Protecting the climate: sustainability criteria for PtX

In the Oeko-Institut’s view, PtX materials have potential to help protect the climate, but only if certain conditions are met. From a climate perspective, it is only worth converting electricity into PtX materials if at least 75 per cent of the electricity input comes from renewable sources. Otherwise, the greenhouse gas emissions are even higher than emissions from natural gas or oil. Diesel combustion, for example, emits 306 g CO2 per kilowatt hour (kWh); the figure for natural gas is 241 g CO2/kWh. In Germany’s electricity mix (2018), which produces 474 g CO2 per kilowatt hour (kWh), the CO2 intensity of PtX ranges from 700 to 1,100 g CO2/kWh, depending on the efficiencies of the conversion processes. The renewables-generated electricity required to produce PtX materials consequently needs to come from additional sources. Renewables capacity must therefore be expanded if PtX materials are to contribute to climate change mitigation.

Furthermore, for electricity-based materials to have a positive climate protection effect, the CO2 required for their production must be captured from the air or from sustainable biomass use – the only sources of CO2 that do not produce greenhouse gas emissions. In theory, the CO2 inputs could come from fossil fuel-based industrial processes. However, this increases the risk that industry’s emission reductions will slow down. These CO2 emissions could then acquire value as an input for PtX production, potentially creating negative incentives and adversely impacting on emissions trading.

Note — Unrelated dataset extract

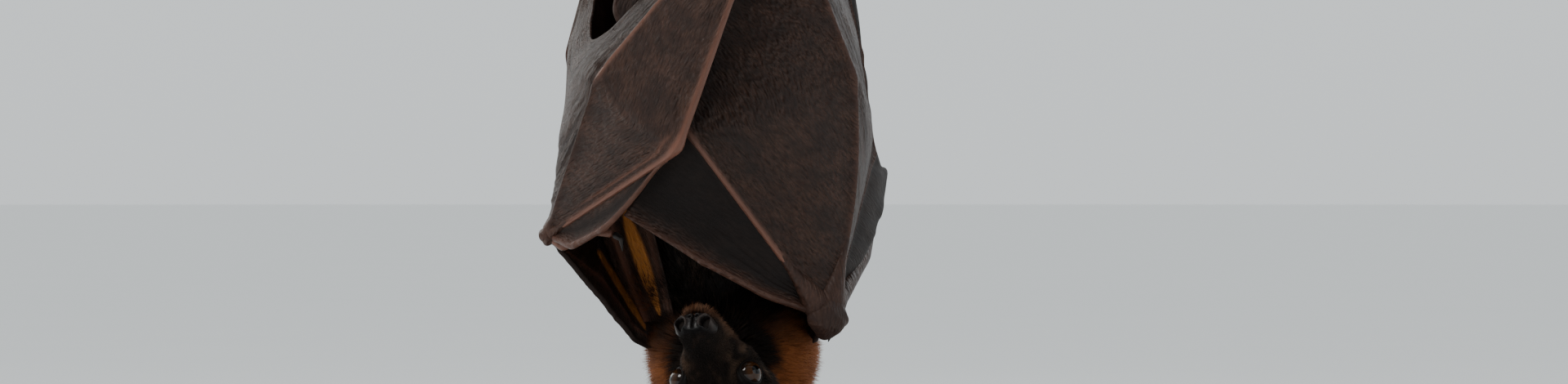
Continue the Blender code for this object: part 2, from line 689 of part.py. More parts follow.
def build_foot(side):
    """A foot whose five toes hook over the branch from behind, and its claws."""
    ankle = Vector(LEGS[side]["ankle"])
    thick = perch_line((ankle.x - 2.0) / PERCH_LONG + 0.5)[1]
    track = thick + GAP + (TOE_RADIUS + 0.25) * MM

    def sole_shape(share, angle):
        level = -math.cos(math.pi * share)
        ring = math.sqrt(max(0.0, 1 - level * level))
        wide = ring * math.cos(angle) * (5.9 + 2.0 * level)
        spot = Vector((wide, ring * math.sin(angle) * 3.6, level * 12.5))
        return place(ankle + Vector((0.0, 1.0, 7.0)) + spot)

    foot = blob("foot_" + side, sole_shape, "bone_skin", around=10, along=6)
    claws = []
    for number in range(TOES):
        spread = (number - (TOES - 1) / 2) * TOE_APART
        x = ankle.x + spread
        start = place((ankle.x + 0.72 * spread, ankle.y + 2.0, ankle.z + 11.0))
        path = [start, *(toe_point(x, turn, track) for turn in (8.0, 34.0, 60.0, 86.0, 108.0))]
        radii = [1.9 * MM, 1.8 * MM, 1.7 * MM, 1.5 * MM, TOE_RADIUS * MM, 1.3 * MM]
        combine(foot, tube("toe", path, radii, "bone_skin", 6), "UNION")
        hook = [toe_point(x, turn, track + lift * MM) for turn, lift in CLAW_ARC]
        claws.append(tube(f"claw_{side}_{number + 1}", hook, [1.15 * MM, 1.0 * MM, 0.3 * MM], "claw", 6))
    cut(foot, bpy.data.objects["perch"])
    for hook in claws:
        cut(hook, foot)
    cut(bpy.data.objects["leg_" + side], foot)


# ---------------------------------------------------------------- the whole


def build():
    for obj in list(bpy.data.objects):
        bpy.data.objects.remove(obj)
    build_stand()
    build_perch()
    build_head()
    for side in ("l", "r"):
        build_leg(side)
        build_foot(side)
        build_arm(side)
        build_fingers(side)
        side_web(side)
        shoulder_web(side)
    hand_web("l", "index", "finger_3", 3, scallop(0.0), -1.5)
    hand_web("l", "finger_3", "finger_4", 6, scallop(0.06), 2.0)
    hand_web("l", "finger_4", "finger_5", 8, scallop(0.556, 0.5), 5.0)
    hand_web("r", "index", "finger_3", 4, scallop(0.0), -3.0)
    hand_web("r", "finger_3", "finger_4", 6, scallop(0.08), 6.0)
    hand_web("r", "finger_4", "finger_5", 5, scallop(0.10), 3.0)


build()
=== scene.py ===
"""The finished look of a flying fox that hangs head down from a cut branch, wrapped in its wings.

The sizes in millimetres are places on the bat: place() turns them into metres in the model's frame. Its
left side is at -X, its belly faces -Y and its head hangs at the bottom.
"""

import math

import bmesh
import bpy
import numpy as np
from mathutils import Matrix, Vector
from mathutils.kdtree import KDTree


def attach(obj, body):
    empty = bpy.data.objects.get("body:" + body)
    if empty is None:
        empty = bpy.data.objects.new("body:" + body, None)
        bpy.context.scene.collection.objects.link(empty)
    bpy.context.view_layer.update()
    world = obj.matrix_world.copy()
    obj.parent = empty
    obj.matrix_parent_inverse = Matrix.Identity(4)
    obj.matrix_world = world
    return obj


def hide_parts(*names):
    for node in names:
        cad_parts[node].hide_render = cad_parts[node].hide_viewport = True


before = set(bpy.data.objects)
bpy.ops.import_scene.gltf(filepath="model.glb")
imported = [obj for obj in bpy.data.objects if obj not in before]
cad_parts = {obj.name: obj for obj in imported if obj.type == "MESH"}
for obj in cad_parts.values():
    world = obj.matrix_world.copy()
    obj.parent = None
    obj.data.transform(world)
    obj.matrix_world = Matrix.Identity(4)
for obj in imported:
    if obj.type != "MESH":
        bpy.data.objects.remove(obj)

bl_info = {
    "name": "Hanging flying fox",
    "version": (1, 0, 0),
    "blender": (4, 5, 0),
    "location": "View3D > Sidebar > Flying fox",
    "description": "Wings, head, coat and stand of a hanging flying fox",
    "category": "Object",
}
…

Various projects under way at the Oeko-Institut investigate the production and sustainability of PtX materials. One example is a study entitled “The significance of electricity-based materials for climate protection in Germany”, established within the framework of the ENSURE – New Energy Network Structures for the Energy Transition project funded by the German Federal Ministry of Education and Research (BMBF). Another is an impulse paper entitled “Not to be taken for granted: climate protection and sustainability through PtX” produced on behalf of BUND (Friends of the Earth Germany).

Power-to-X: costs and imports

Producing PtX materials is a high-cost undertaking. The Oeko-Institut estimates that even with optimised processes and efficiency increases, they are still likely to be more expensive than their fossil counterparts over the long term. Furthermore, the additional renewable energies required will absorb not only resources but also land. Renewables expansion already frequently encounters opposition in Germany, which is why it is slowing down. For that reason, many electricity-based materials are likely to be imported from other countries in future, partly because the costs of producing PtX in Europe are higher than in North Africa, Australia, Chile and the Middle East, for example.

Timely consultations with possible supplier countries are therefore essential, as is the establishment of an appropriate infrastructure for the hydrogen sector. In the Oeko-Institut’s view, the adoption of uniform sustainability criteria – based on European import standards or international certificates, for example – is a further requirement.

Meaningful use? PtX in the transport sector

In future, PtX materials may have a meaningful role to play in aviation and shipping, in high-temperature applications in industry and in long-term electricity storage solutions. According to Oeko-Institut projections, a near-carbon-neutral energy system in 2050 is likely to require several hundred terawatt hours of PtX.

By contrast, the researchers are sceptical about the use of hydrogen or hydrogen-based synthetic fuels (e-fuels) in road transport. Avoidance and a modal shift, along with efficiency increases and electrification of propulsion systems, already offer potential to reduce transport emissions by more than 80 per cent. Electric vehicles are roughly two and a half times more efficient than vehicles with combustion engines. If the losses incurred in the production of e-fuels are factored in as well, the direct use of electricity consumes up to five times less power for the same journey compared with e-fuels.

Kurzstudie über den Stand des Wissens und die mögliche Bedeutung von E-Fuels für den Klimaschutz im Verkehrssektor [Current knowledge and the possible significance of e-fuels for climate protection in the transport sector]: Short study by the Oeko-Institut on behalf of Climate Alliance Germany

In larger vehicles too, electric propulsion is the better alternative to hydrogen or e-fuels due to its much higher efficiency rates. For example, in a diesel truck powered by synthetic fuel, around 80 per cent of the energy from the electricity input is lost in conversion. The figure for a fuel cell truck powered by renewable hydrogen is roughly 70 per cent. For e-trucks powered by batteries or overhead cables, the rate of loss is much lower: conversion losses in these vehicles are below 30 per cent, with overall efficiency of 73 per cent.